Photoluminescence study of ZnO nanotubes under hydrostatic pressure

Abstract

Photoluminescence of ZnO single crystal nanotubes grown on sapphire substrate by metal organic chemical vapor deposition has been studied as a function of applied hydrostatic pressure using the diamond-anvil-cell technique. The photoluminescence spectra of the ZnO nanotubes at atmospheric pressure are dominated by strong near-band-edge ΓFX and ΓBX excitonic emission lines accompanied by a weak broad deep-level (DL) emission band. The pressure-induced shifts of all observed emission lines are followed up to 15Gpa, when ZnO nanotubes undergo a phase transition from a direct-gap wurtzite structure to an indirect-gap rocksalt structure.
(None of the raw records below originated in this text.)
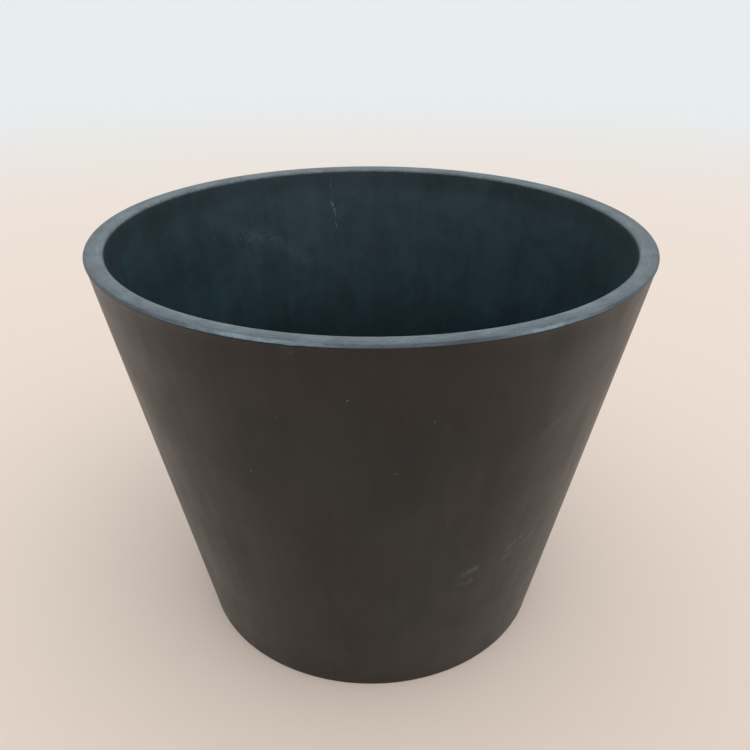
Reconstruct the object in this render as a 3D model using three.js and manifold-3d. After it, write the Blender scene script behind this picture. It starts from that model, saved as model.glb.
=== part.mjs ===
// A round tapered plant pot of moulded resin and stone powder, with a reservoir at the bottom.
// The reservoir plate stands on four wicking cups inside the pot, and a rubber plug closes the
// drain hole in the pot's floor. Millimetres, +Z up, origin at the middle of the foot, on the ground.
import * as THREE from "three";
import { mergeVertices } from "three/addons/utils/BufferGeometryUtils.js";
import Module from "manifold-3d";

// Pot: overall sizes.
const rimRadius = 150;
const potHeight = 234;
const baseRadius = 106;

// Pot: wall, rim edges, floor and foot.
const wall = 9.6; // measured level, from the outside to the inside
const rimOuterEdge = 1.2; // radius of the rim's outer edge
const rimInnerEdge = 3.0; // radius of the rim's inner edge
const floorThickness = 9;
const floorFillet = 12; // radius between the floor and the inner wall
const footDepth = 4; // how far the underside is recessed above the ground
const footWidth = 16; // width of the ring that the pot stands on
const footEdge = 1.5; // bevel at the bottom of the outer wall
const drainRadius = 10;
const potSides = 64;

// Clearances.
const seatGap = 0.3; // under a piece that rests on another
const socketGap = 0.3; // round a cup in its socket
const plugGap = 0.3; // round the plug's stem in the drain hole
const plateGap = 0.8; // between the plate's edge and the inner wall
const accessGap = 3.5; // round the plug's head as it passes through the plate

// Reservoir plate.
const reservoirDepth = 40; // from the pot's floor to the top of the plate
const plateThickness = 3.6;
const skirtDepth = 11; // from the plate's top to the bottom of its skirt
const skirtWall = 2.4;
const collarDepth = 9; // from the plate's top to the bottom of each hole's collar
const collarWall = 2.4;
const ribWidth = 2.4;
const ribDepth = 8; // from the plate's top to the bottom of each rib
const plateSides = 48;
const holeSides = 24;

// Drain slots of the plate.
const slotWidth = 3.4;
const slotLength = 12;
const outerSlotMargin = 7; // from the plate's edge to the outer slots
const outerSlotsPerCup = 4;
const innerSlotMargin = 4; // from the middle collar to the inner slots
const innerSlotsPerCup = 2;
const slotArcSteps = 3;

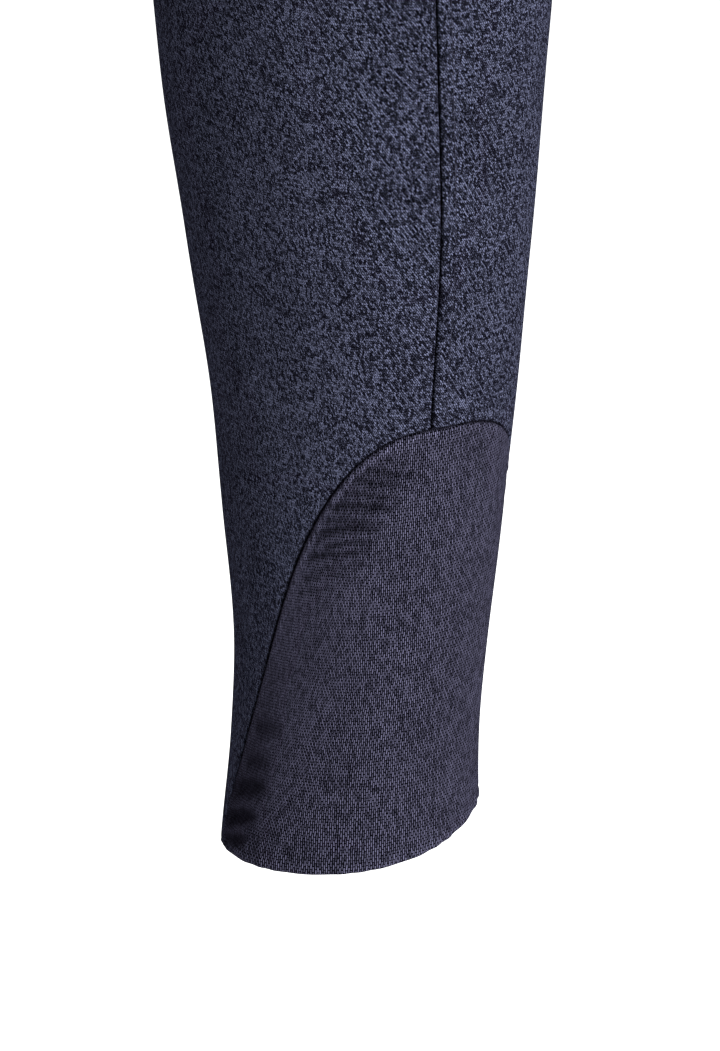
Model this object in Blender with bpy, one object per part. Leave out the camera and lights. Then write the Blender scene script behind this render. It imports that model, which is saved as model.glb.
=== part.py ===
"""Riding breeches, worn and empty, hanging as on a wearer who stands with the feet apart.

Each cut-and-sewn piece is one named object: two fronts, two backs, two stretch cuffs, the waistband,
the fly flap, the fly zip with its slider, and the waist button. The wearer faces -Y and the wearer's
left is +X. The origin is the centre of the waist opening, where the wearer holds the garment up.
Lengths are in metres.

The left half is worked out, and the right half is its mirror image. A place on it is an angle and a
height. The angle, in degrees, runs round the leg from straight ahead (0) by the outer side (90) and the
back (180) to the inner side (270, or -90). The height is measured up from LEVEL_Z, near the hems.
"""

import math
from typing import NamedTuple

import bmesh
import bpy
import numpy as np
from mathutils import Matrix, Vector

LEVEL_Z = -0.900
CROTCH_HEIGHT = 0.685
WAIST_HEIGHT = 0.900
WALL = 0.0015
BAND_WALL = 0.0030
SEAM_GAP = 0.0003
HALF_GAP = SEAM_GAP / 2
SLOPE_STEP = 0.01  # degrees, or a tenth of a millimetre, for slopes worked out by differences
SLOPE_LENGTH = 0.0001
HALVINGS = 60  # halvings that find where an edge meets the hem
FITTINGS = 8  # rounds that fit a panel's top edge to its columns' angles


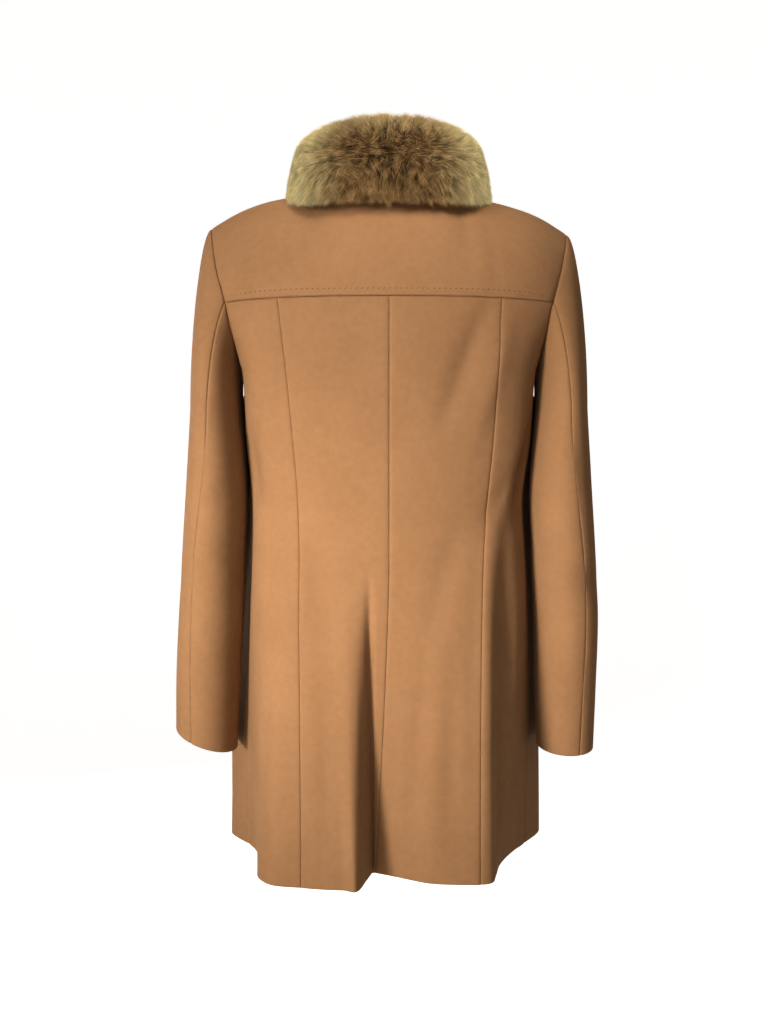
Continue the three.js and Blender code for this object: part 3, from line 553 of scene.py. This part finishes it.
# Body panels: the columns and rows they span, the seams they share, and their flat size in metres
backPanel = {"region": "back", "rows": (0, 2), "seams": "first last high"}
frontPanel = {"region": "front", "rows": (0, 3), "flat": (0.36, 0.86), "area": 0.235}
panelValues = {
    "back_side_left": {**backPanel, "columns": (0, 1), "flat": (0.21, 0.70), "area": 0.098},
    "back_centre_left": {**backPanel, "columns": (1, 2), "flat": (0.15, 0.69), "area": 0.08},
    "back_centre_right": {**backPanel, "columns": (2, 3), "flat": (0.15, 0.69), "area": 0.08},
    "back_side_right": {**backPanel, "columns": (3, 4), "flat": (0.20, 0.70), "area": 0.092},
    "back_yoke": {
        "region": "back", "columns": (0, 4), "rows": (2, 3), "seams": "first last", "flat": (0.46, 0.18),
        "area": 0.07,
    },
    "front_right": {**frontPanel, "columns": (4, 5.11), "seams": "first"},
    "front_left": {**frontPanel, "columns": (4.89, 6), "seams": "last"},
}
panelSteps = {
    "column": 0.031, "closeColumn": (0.007, 0.016), "foldColumns": (1.52, 1.93, 0.0137),
    "rows": (96, 25, 30), "closeLow": (0.002, 0.005), "closeYoke": (0.008, 0.018, 0.027),
    "closeMiddle": (0.02, 0.05),
}
rollValues = {"gap": 0.3, "rollWidth": 4.5, "rollDepth": 1.1}
# The yoke's lower edge: drawn in at the very rim, and raised just above it
yokeRim = {"drawn": 0.9, "drawnWide": 1.6, "raised": 0.7, "raisedAt": 2.6, "raisedWide": 1.7}
easeValues = {
    "low": -285.0, "high": -155.0, "step": 2.0, "half": 14, "width": 6.5, "fadeLow": 40, "fadeHigh": 20,
    "pastHigh": 15, "fadeEdge": 0.5,
}


def panelRows(low, high):
    v = panelSteps
    lines = [np.linspace(k, k + 1, count) for k, count in enumerate(v["rows"])]
    close = [v["closeLow"], v["closeMiddle"], v["closeYoke"]]
    chosen = [x for k, line in enumerate(lines) if low <= k < high for x in line]
    chosen += [low + d for d in close[low]] + [high - d for d in close[high - 1]]
    return np.array(sorted(set(np.round(chosen, 6))))


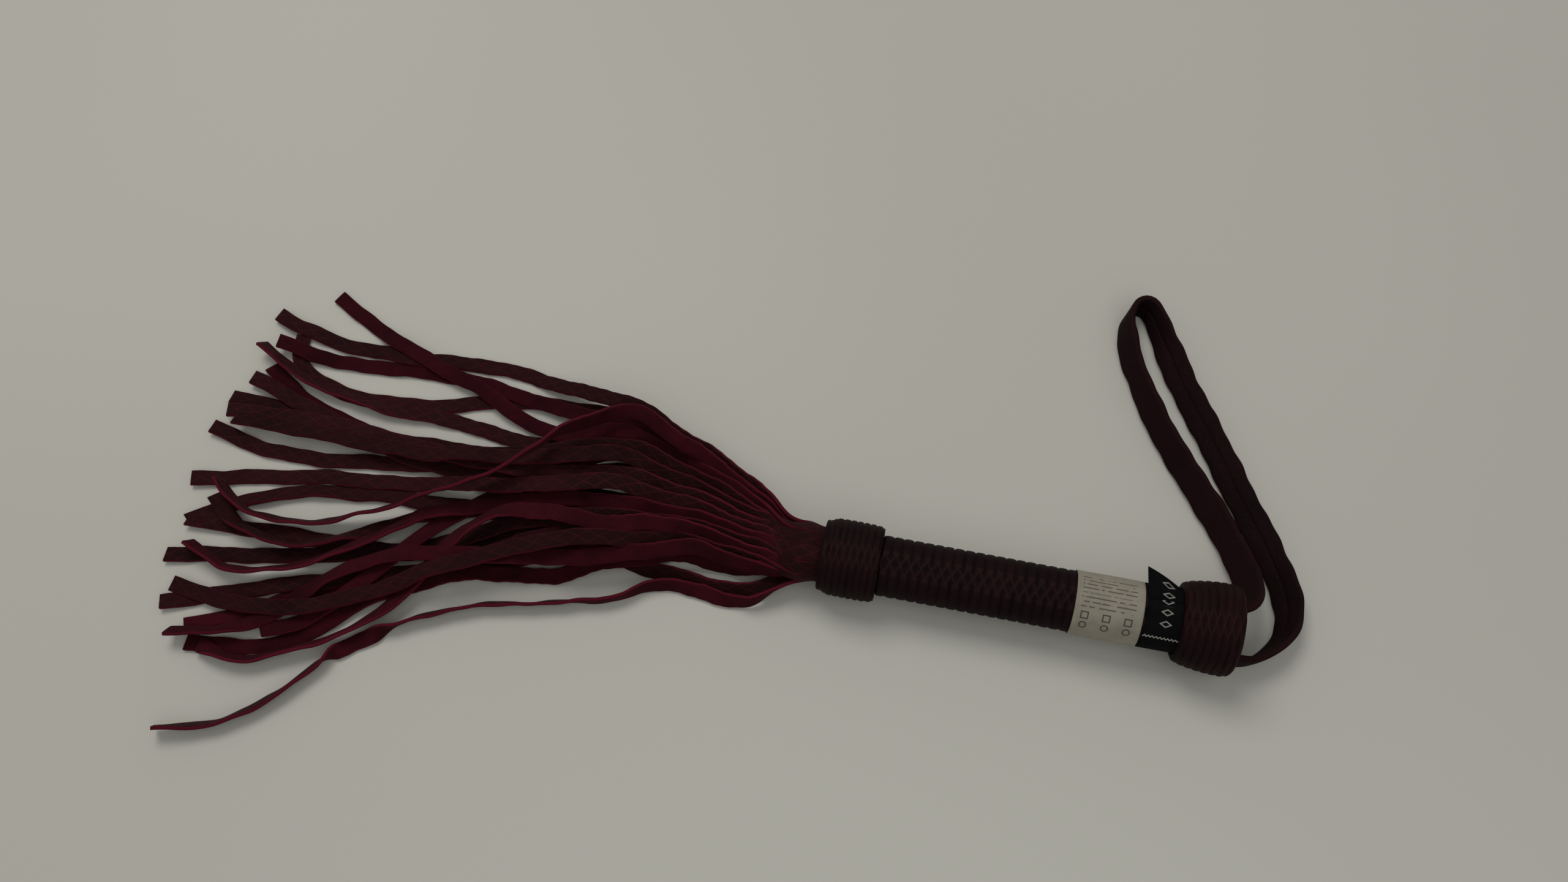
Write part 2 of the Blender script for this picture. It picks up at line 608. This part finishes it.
def rear_depth(arc, profile):
    outside = (profile[:, 1] > .0136) | (profile[:, 0] > .1560)
    return np.where(outside, .0009, 0) * ease(profile[:, 1], .001, .005)


rear = revolved("rear_collar_lacing", rear_profile, 240, rear_relief, rear_depth, False)
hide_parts("rear_collar")
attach(rear, "handle")


def tape_band(name, start, end, radius, thickness, hem, hem_step, wave):
    """A band of tape round the grip whose end laps over its beginning at the hem."""
    profile = resampled([[start, radius], [start, radius + thickness], [end, radius + thickness],
                         [end, radius]], .0006)[:-1]
    profile = np.concatenate([profile, resampled([[end, radius], [start, radius]], .0006)[:-1]])
    around = 240
    theta = np.linspace(0, 2 * math.pi, around, endpoint=False)
    past = np.mod(theta - hem, 2 * math.pi)
    lap = hem_step * (1 - ease(past, 0, .05)) * ease(past, -.1, .001) + hem_step * ease(past, 5.2, 6.27)
    ripple = wave * np.sin(theta * 5 + 1) * np.sin(profile[:, 0:1] * 260 + theta * 2)
    outside = profile[:, 1:2] > radius + thickness * .5
    r = profile[:, 1:2] + np.where(outside, lap[None, :] + ripple, 0)
    points = on_axis(profile[:, 0:1], r, theta[None, :])
    count = len(profile)
    u = np.repeat((profile[:, 0:1] - start), around, axis=1) * 100
    v = np.broadcast_to(theta[None, :] * radius * 100, u.shape)
    uv = np.stack([u, v], axis=-1).reshape(-1, 2)
    faces = ring_faces(count, around, False, False)
    last = (count - 1) * around
    faces += [(last + k, last + (k + 1) % around, (k + 1) % around, k) for k in range(around)]
    return mesh_object(name, points.reshape(-1, 3), faces, uv)


care = tape_band("care_label_band", .0955, .1205, .01178, .00035, math.radians(104), .0003, .00006)
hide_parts("care_label")
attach(care, "handle")

woven = tape_band("woven_label_band", .1215, .1380, .01178, .00035, math.radians(80), .00025, .00006)
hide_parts("woven_label")
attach(woven, "handle")

# The loose corner of the woven label stands off the far side of the grip
leave = math.radians(-12)
flap_u = np.linspace(0, 1, 14)
flap_v = np.linspace(0, 1, 12)
flap_top = []
for u in flap_u:
    along = .1216 + .0130 * u
    length = .0128 - .0050 * u
    for v in flap_v:
        run = length * v
        base = on_axis(np.array(along - .0010 * v * (1 - u)), np.array(.0123), np.array(leave))
        away = math.sin(leave) * TOP - math.cos(leave) * NEAR
        rise = (math.cos(leave) * TOP + math.sin(leave) * NEAR) * (.0012 * v * v * (1 - u) - .0032 * v * u * u)
        flap_top.append(base + away * run + rise)
flap_top = np.array(flap_top)
flap_below = flap_top - np.array([0, 0, .00035])
rows, columns = len(flap_u), len(flap_v)
flap_faces = []
for i in range(rows - 1):
    for k in range(columns - 1):
        a, b = i * columns + k, i * columns + k + 1
        c, d = (i + 1) * columns + k + 1, (i + 1) * columns + k
        flap_faces.append((a, b, c, d))
        shift = rows * columns
        flap_faces.append((shift + d, shift + c, shift + b, shift + a))
border = [i * columns for i in range(rows)]
border += [(rows - 1) * columns + k for k in range(1, columns)]
border += [i * columns + columns - 1 for i in range(rows - 2, -1, -1)]
border += [k for k in range(columns - 2, 0, -1)]
for a, b in zip(border, border[1:] + border[:1]):
    flap_faces.append((a, b, b + rows * columns, a + rows * columns))
grid = np.array([(u * 1.25, v * .9) for u in flap_u for v in flap_v])
flap = mesh_object("woven_label_corner", np.concatenate([flap_top, flap_below]), flap_faces,
                   np.concatenate([grid, grid]))
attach(flap, "handle")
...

The ΓFX emission is found to shift toward higher energy with applied pressure at a rate of 29.6meV∕GPa, which provides a method to measure the pressure coefficient of the direct Γ band gap in the wurtzite ZnO nanotubes. The ΓBX emission has a pressure coefficient of 21.6meV∕GPa, about 30% smaller than that of the ZnO band gap, which suggests that it might originate from the radiative recombination of the excitons bound to donorlike deep centers rather than shallow donors. The pressure coefficient of the broad DL emission band in ZnO tube is 16.8meV∕GPa, which indicates that the initial states involved in the emission process are deep localized states.